The evidence is sufficient to sustain the finding that defendant breached his agreement to furnish the papers showing registration of the stallion, and that by reason thereof plaintiff sustained damages in the amount of $1,250. The evidence is therefore sufficient to support the judgment of the trial court.
However, defendant argues that the court erred as a matter of law in basing any of the damages on the probable amount to be received from the stands of the stallion. Plaintiff testified that the charges per stand were $25 as a minimum, and that under certain conditions the charges were $50 or more; that he lost between thirty and fifty stands. Defendant cites Wiggins v. Jackson, 31 Okl. 292, 121 P. 662, 43 L.R.A., N.S., 153; Eden v. Vloedman, 202 Okl. 462, 214 P.2d 930; Sapp v. Bradfield, 137 Ky. 308, 125 S.W. 721; Needham v. Halverson & Co., 22 N.D. 594, 135 N.W. 203. These cases are not in point.
At the conclusion of the testimony offered by plaintiff, the defendant demurred to the evidence. The demurrer is as follows:
"Comes now the defendant and demurs to the evidence on behalf of the plaintiff as being insufficient to establish a cause of action for the following reasons: (1) There is no evidence here that this horse was ever registered with the State Registration Board as required by Title 4 Section 211. The only thing in evidence is the Club registration and purported hereditary pedigree. On that basis, we demur to the evidence."
There was no renewal of the demurrer at the conclusion of the trial. There was no demurrer to the petition. The defendant did not object to any evidence offered by the plaintiff on the ground that the petition did not state a cause of action. It is a well-known rule of law that a party cannot try the case on one theory and then present another theory as error for the first time on appeal. Miller v. Miller, 186 Okl. 566, 99 P.2d 515; Producers Investment Co. v. Colvert, 187 Okl. 59, 100 P.2d 1005. Neither party has cited a case involving the measure of damages for the loss of services of a stallion or other male animal where the services of such animal are offered for fees; but in this case we are of the opinion and hold that the defendant is precluded from objecting to the measure of damages on that ground. It is a well-known rule of law that where an instruction as to the measure of damages is objected to and refused by the trial court, this does not constitute an error authorizing reversal, unless the party offering such instruction on the measure of damages offers an instruction properly stating the measure of damages. We think the parallel of the rule is applicable here. It was the duty of the defendant to object to the evidence because it did not constitute evidence of the proper measure of damages or otherwise *867 call to the attention of the court the nature of the evidence required to establish the measure of damages.
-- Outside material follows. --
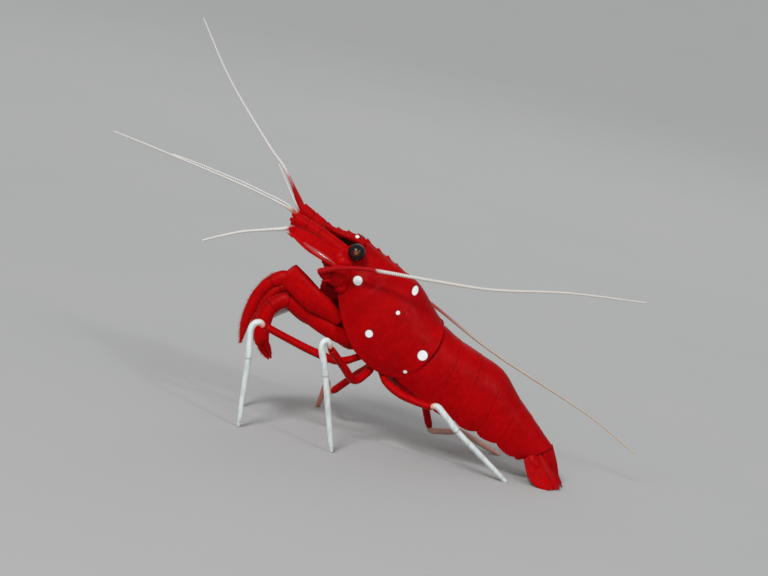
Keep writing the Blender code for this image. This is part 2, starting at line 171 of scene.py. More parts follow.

In addition to what is said above this is not an action for the breach of warranty as to the fitness of an animal. It is agreed, or rather not disputed, that the stallion was in all respects fit for the purposes for which it was intended to be used. The action was for a breach of contract to do a certain thing, to-wit, deliver the papers showing the stallion registered. The defendant is liable for the legal consequences of the failure. Consolidated Pipe Line Co. v. British American Oil Co., Lts., 163 Okl. 171, 21 P.2d 762; Young v. Eaton, 82 Okl. 166, 198 P. 857.
Plaintiff offered proof of such damages and the competency of the testimony was not questioned. The evidence offered is sufficient to support the judgment rendered. It will not be disturbed on appeal.
Judgment affirmed.
DAVISON, HALLEY, JOHNSON, WILLIAMS and BLACKBIRD, JJ., concur.
WELCH, C.J., and JACKSON and CARLILE, JJ., dissent.